Highlights & Insights¶
- User-Driven Evaluation Design: Designing evaluations based on the real needs of 106 visually impaired users ensures the practical significance of the tasks.
- First Braille Recognition Benchmark: Proposing two brand-new Braille recognition tasks and datasets fills a major gap in MLLM evaluation.
- "Hallucination is the Greatest Enemy": For visually impaired users who cannot independently verify the output, model hallucination is far more dangerous than in average user scenarios.
- Cultural Blind Spots Exposed: Even the best model fails to include cultural details in 1/3 of its descriptions—a real barrier for visually impaired travelers who need to understand multicultural environments.
- Feasibility of Braille Recognition: Although current models almost entirely fail to read Braille, fine-tuning experiments demonstrate that they can learn it with a moderate amount of data (30k entries), showing a clear development path for next-generation models.
Limitations & Future Work¶
- Missing Navigation Assistance Tasks: Navigation is a core need of visually impaired users but is not covered in this work.
- Controlled Environment Assessment: It does not fully capture the complexity of dynamic, real-world scenes (such as real-time response and in-motion video understanding).
- Model Coverage: Only 12 models were evaluated, excluding leading closed-source models like GPT-4V/4o.
- Multilingual Translation Quality: Due to the use of machine translation paired with manual checking, translation quality for low-resource languages might still be insufficient.
- Lack of User Interaction Evaluation: The evaluation is based on offline benchmarks and does not assess multi-turn dialog or interactive guidance scenarios.
Related Work & Insights¶
- MLLM Evaluation Benchmarks: MMLU, MME, VQAv2, etc., focus on general capabilities.

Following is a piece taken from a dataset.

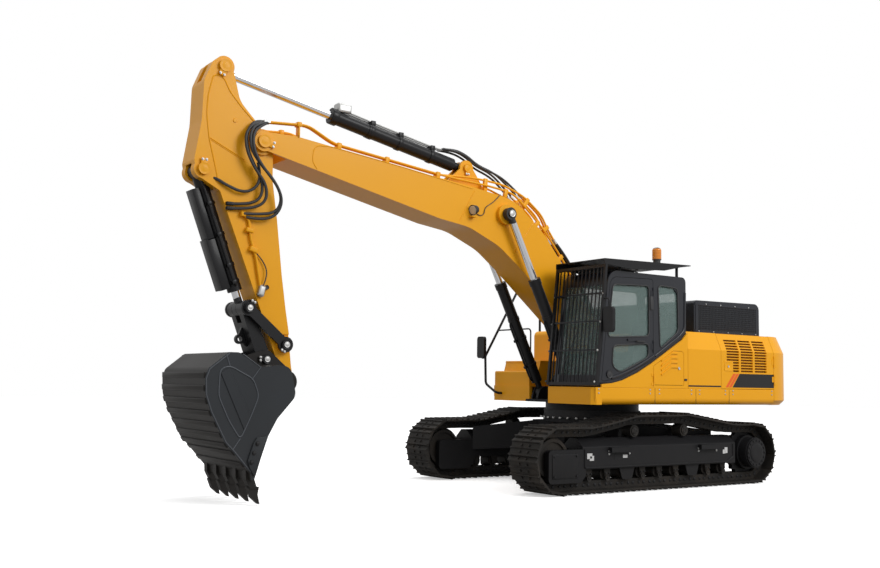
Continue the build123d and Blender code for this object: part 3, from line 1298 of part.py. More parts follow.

A comprehensive evaluation by Lee et al. (2024) indicates that no single model leads across all areas.
- Assistive Applications for the Visually Impaired: VizWiz series (Gurari et al. 2018/2020), ORBIT dataset (Massiceti et al. 2021).
- Culturally Sensitive Evaluation: Karamolegkou et al. (2024) identified overlooked cultural context in VizWiz.
Rating¶
⭐⭐⭐⭐ (4/5)
- Novelty: ⭐⭐⭐⭐ The Braille recognition task is entirely new, and the user-survey-driven evaluation design is highly convincing.
- Experimental Thoroughness: ⭐⭐⭐⭐⭐ The five core tasks provide comprehensive coverage, featuring in-depth horizontal comparisons across 12 models.
- Writing Quality: ⭐⭐⭐⭐ The structure is clear, demonstrating coherent logic from identifying requirements to formulating evaluations.
- Value: ⭐⭐⭐⭐⭐ This work directly guides the development direction of next-generation visual assistance technologies.